Unfortunately, everywhere I drive involves cresting some kind of hill (I'm in the lowest part of Redmond, WA, and everything is uphill). Consequently, in city driving, I'm blessed if I can keep the mileage above 20 mpg (22 mpg indicated). Actually, it's not a blessing so much as me devoting myself to driving like an old lady. Which sucks enough that when I started reading that the new Honda Accord–despite being larger; heavier; burdened with larger, drag-inducing 18-inch wheels and tires; and more powerful and comfortable–gets REAL WORLD fuel economy better than my Elantra's REAL WORLD mileage, I went to try one out last week and wound up signing on the dotted line, leaving the Hyundai behind to charm then frustrate somebody else. Guess what, the Accord (I got the Sport sedan) actually DOES get significantly better mileage. In mixed driving so far–the same routes I traveled routinely in my Elantra–it's averaging 32 mpg (compared to 26 mpg max in the Elantra). I know: I'm comparing apples to oranges, but while waiting to take delivery of the Accord, I was giving a spanking new 2013 Honda Civic LX, and for the day that I drove it, it delivered even better fuel economy in the same mixed driving: 38 mpg. On the highway I saw sustained 43 mpg with the "ECON" button engaged. So, anyone concerned with maximum mileage: look beyond the Elantra's pretty face and check out the competition.

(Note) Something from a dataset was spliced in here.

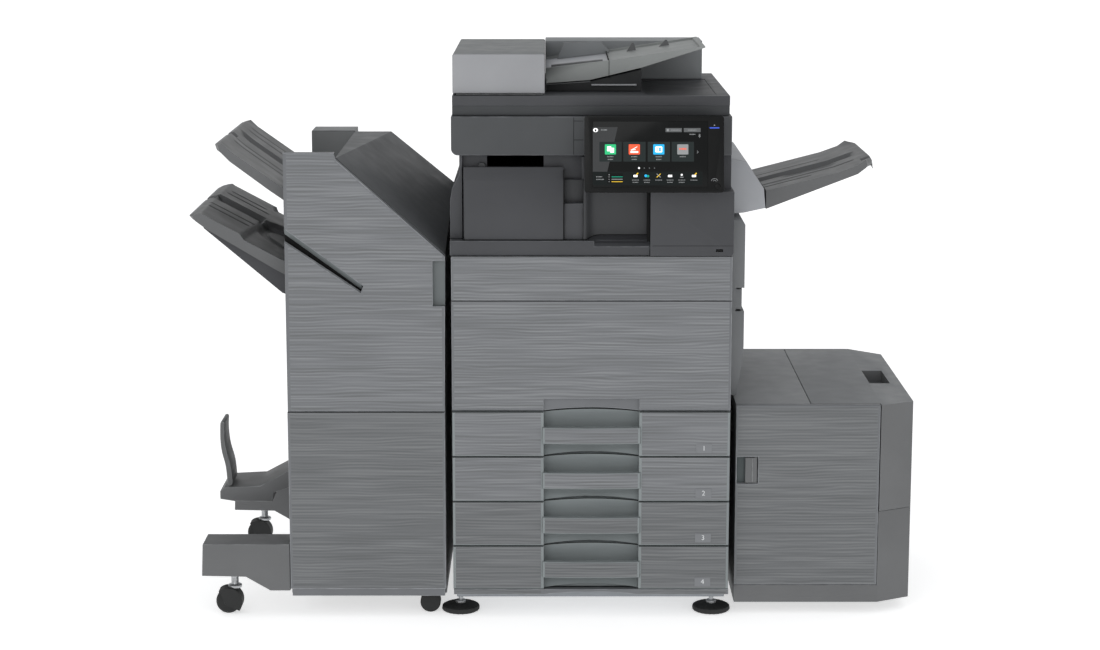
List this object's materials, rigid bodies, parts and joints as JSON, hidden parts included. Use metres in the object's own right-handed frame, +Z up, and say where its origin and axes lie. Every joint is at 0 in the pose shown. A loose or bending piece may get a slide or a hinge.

Speaking of frustrations (and disappointments), my Elantra didn't age well at all. By the time we parted company, the dash had developed a fistful of consistent creaks and buzzes–centered around that snazzy-looking, multi-part center stack–that drove me crazy! And the beige seats were stain magnets, even if they are relatively easy to clean.
#722 of 745 Re: POOR GAS MILAGE 2012 ELANTRA [kate007124]
Mar 28, 2013 (5:17 pm)
Oh man I don't know what to tell you. I bought a 2010 Elantra new and have always gotten between 32 and 34 mpg's. Once I decided to use a gasoline additive AND filled my tank with the highest octane stuff. For five full tanks in a row I actually got 38 miles a gallon. Mostly highway driving though.

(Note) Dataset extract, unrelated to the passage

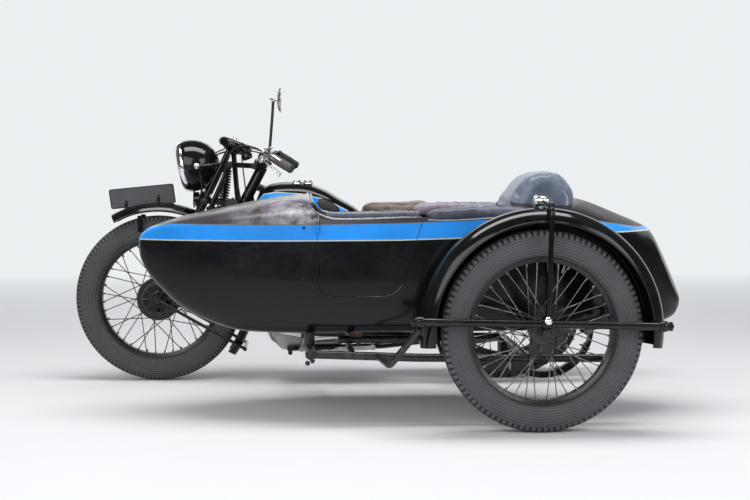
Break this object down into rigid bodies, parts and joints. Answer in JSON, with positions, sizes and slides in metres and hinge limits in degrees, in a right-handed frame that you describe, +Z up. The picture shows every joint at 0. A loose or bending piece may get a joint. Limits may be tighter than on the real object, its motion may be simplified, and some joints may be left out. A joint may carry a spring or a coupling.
{
  "type": "sidecar motorcycle",
  "caption": "Girder-fork motorcycle with a boat-bodied passenger sidecar on its left, on three wire-spoked wheels, with a steerable fork, opening sidecar door and swinging stands.",
  "frame": {"origin": "middle of the outfit's bounding box at the ground", "axes": "+X forward, +Y left towards the sidecar, +Z up"},
  "size_m": [2.2358, 1.6012, 1.1709],
  "materials": {
    "black_enamel": "gloss black stoved enamel",
    "blue_enamel": "blue and black gloss panels with gold lines",
    "dull_chassis_paint": "worn black paint with brown rust",
    "bright_chrome": "polished chrome plate",
    "cast_aluminium": "sand-cast and polished aluminium",
    "grey_iron": "black heat-proof coated iron fins",
    "bright_steel": "dull plated steel",
    "chain_steel": "oiled steel",
    "tyre_rubber": "dusty black rubber",
    "grip_rubber": "ribbed matt rubber",
    "blue_leather": "dark blue-grey hide",
    "plum_leather": "worn plum-grey hide",
    "brown_leather": "worn brown hide",
    "lamp_glass": "clear fluted glass",
    "black_plate": "plain satin black plate",
    "battery_case": "moulded black case"
  },
  "bodies": {
    "chassis": {"frame": "black_enamel", "crankcase": "cast_aluminium", "primary_case": "cast_aluminium", "cylinder_block": "grey_iron", "cylinder_head": "cast_aluminium", "carburettor": "bright_steel", "gearbox": "cast_aluminium", "rear_chain": "chain_steel", "exhaust": "bright_chrome", "kick_starter": "bright_chrome", "gear_lever": "bright_chrome", "brake_pedal": "bright_chrome", "fuel_tank": "blue_enamel", "saddle": "brown_leather", "saddle_springs": "bright_steel", "battery_box": "battery_case", "toolbox": "black_enamel", "rear_mudguard": "black_enamel", "rear_number_plate": "black_plate", "tail_lamp": "black_enamel", "footrests": "grip_rubber", "sidecar_body": "blue_enamel", "cockpit_coaming": "bright_chrome", "cockpit_side_pads": "plum_leather", "seat_hump": "blue_leather", "seat_back": "blue_leather", "seat_cushion": "blue_leather", "sidecar_chassis": "dull_chassis_paint", "c_springs": "dull_chassis_paint", "outer_rail": "dull_chassis_paint", "sidecar_mudguard": "black_enamel", "side_lamp": "bright_chrome"},
    "fork": {"steering_stem": "black_enamel", "fork_girder": "black_enamel", "fork_spring": "black_enamel", "front_brake_plate": "black_enamel", "front_mudguard": "black_enamel", "handlebar": "bright_chrome", "handlebar_grips": "grip_rubber", "control_levers": "bright_chrome", "mirror": "bright_chrome", "headlamp": "black_enamel", "headlamp_lens": "lamp_glass", "horn": "black_enamel", "instrument_head": "black_enamel"},
    "front_wheel_set": {"front_wheel": "bright_chrome", "front_tyre": "tyre_rubber"},
    "rear_wheel_set": {"rear_wheel": "bright_chrome", "rear_tyre": "tyre_rubber"},
    "sidecar_wheel_set": {"sidecar_wheel": "bright_chrome", "sidecar_tyre": "tyre_rubber"},
    "door": {"sidecar_door": "blue_enamel", "door_capping": "blue_leather"},
    "front_stand_legs": {"front_stand": "black_enamel"},
    "rear_stand_legs": {"rear_stand": "black_enamel"}
  },
  "joints": [
    {"name": "steering", "type": "hinge", "parent": "chassis", "child": "fork", "pos_m": [0.419, -0.41937, 0.768], "axis": [-0.454, 0, 0.891], "range_deg": [-28, 28]},
    {"name": "front_wheel_spin", "type": "hinge", "parent": "fork", "child": "front_wheel_set", "pos_m": [0.788, -0.41937, 0.33], "axis": [0, 1, 0], "continuous": true},
    {"name": "rear_wheel_spin", "type": "hinge", "parent": "chassis", "child": "rear_wheel_set", "pos_m": [-0.603, -0.41937, 0.33], "axis": [0, 1, 0], "continuous": true},
    {"name": "sidecar_wheel_spin", "type": "hinge", "parent": "chassis", "child": "sidecar_wheel_set", "pos_m": [-0.553, 0.70063, 0.33], "axis": [0, 1, 0], "continuous": true},
    {"name": "door_swing", "type": "hinge", "parent": "chassis", "child": "door", "pos_m": [0.172, 0.55323, 0.5], "axis": [0, 0, -1], "range_deg": [0, 85]},
    {"name": "front_stand_swing", "type": "hinge", "parent": "fork", "child": "front_stand_legs", "pos_m": [0.788, -0.41937, 0.33], "axis": [0, -1, 0], "range_deg": [0, 68]},
    {"name": "rear_stand_swing", "type": "hinge", "parent": "chassis", "child": "rear_stand_legs", "pos_m": [-0.603, -0.41937, 0.33], "axis": [0, -1, 0], "range_deg": [0, 78]}
  ]
}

But at 50,000 miles my tranny did go out. But the warranty covered a new one minus the $180 they charged me to flush it first while they were "guessing" what the problem was.. Other than that no problems.
#723 of 745 Re: POOR GAS MILAGE 2012 ELANTRA [creyes1]
Mar 29, 2013 (8:51 am)
The problem I see with that is , I shouldn't have to fill an Elantra with high octane,plus additive. I save that for my BMW, did you ever figure how much you're spending on all of that. My biggest problem is the city miles, I've never driven strictly city...... I'm afraid what I might get, but the 24 combined I'm getting is unacceptable.
#724 of 745 Re: POOR GAS MILAGE 2012 ELANTRA [creyes1]
Mar 29, 2013 (9:27 am)
The discussion centers around the current generation Hyundai Elantra, which bowed for the 2011 model year, not the previous generation such as your 2010 model.
Still, that's a lot of additional expense and trouble, using fuel additives AND high octane gas, to just match the kind of mileage my 2006 Civic easily achieved buzzing along at 3000 rpm and 80-plus MPH on the highway with ARCO 87 octane fuel and a trunk full of luggage and photo gear.
#725 of 745 Re: POOR GAS MILAGE 2012 ELANTRA [knocker81]
Mar 29, 2013 (9:41 am)
knocker81, you probably don't want to know what the city mileage would be like with combined mileage of 24. That's close to my combined mileage, and in the city alone, right after a fill-up, it wasn't uncommon for me to see average mileage in the high teens. Unlike my CVT Accord with a truly effective "ECON" mode, the Elantra's "Active ECO" drivetrain seems not to be efficient enough to recover in cruising/coasting the losses incurred idling at stoplights for sometimes a few minutes in the city. And the efficiency at idle of the Hyundai also seems significantly less (if ever there was a car that would benefit from a start/stop system, the Elantra is it). So, at least here in the mountainous Pacific Northwest, it takes a disproportionate amount of highway driving to balance the potential inefficiencies of city driving. By contrast, between Surrey and Vancouver BC, where city driving comprises fewer and briefer stop lights, and elevation changes are fewer and less extreme, my combined MPG hovered around 33 compared to combined MPG of 25 on Seattle's Eastside.
#726 of 745 Re: Hyundai Elantra Real World MPG 2012 [kirstie_h]
Apr 06, 2013 (1:22 pm)
I bought my 2012 Elantra in Oct of 2011 and it was one of the first 2012's delivered. I bought it primarily for the promise of good gas mileage. I now have ~15,000 miles on it and I have managed to average over 30 mpg on only 2 tankfuls. One of these was at 30.5 and the second was 31.6. I drive primarily highway back and forth to work (25 mi each way) and generally average about 27 mpg. I am totally disgusted with the car and have made it clear to the dealership that this is the last Hyundai that I, or anyone in my family, will ever own in this lifetime.
What I am doing, and what I would recommend that everyone begin doing, is to tell everyone what you know about your Hyundai. The car companies rely on word of mouth for some of their advertising and sales, and if all of us are good about spreading the word and giving people our honest opinions, it may not help those of us that have already been taken in, but it will help to keep others from making the same mistake. I don't like being lied to to get me to buy a product, so my mission has become to let everyone know about Hyundai's lack of honesty in their marketing campaigns. All we can do, it seems, is to spread the word.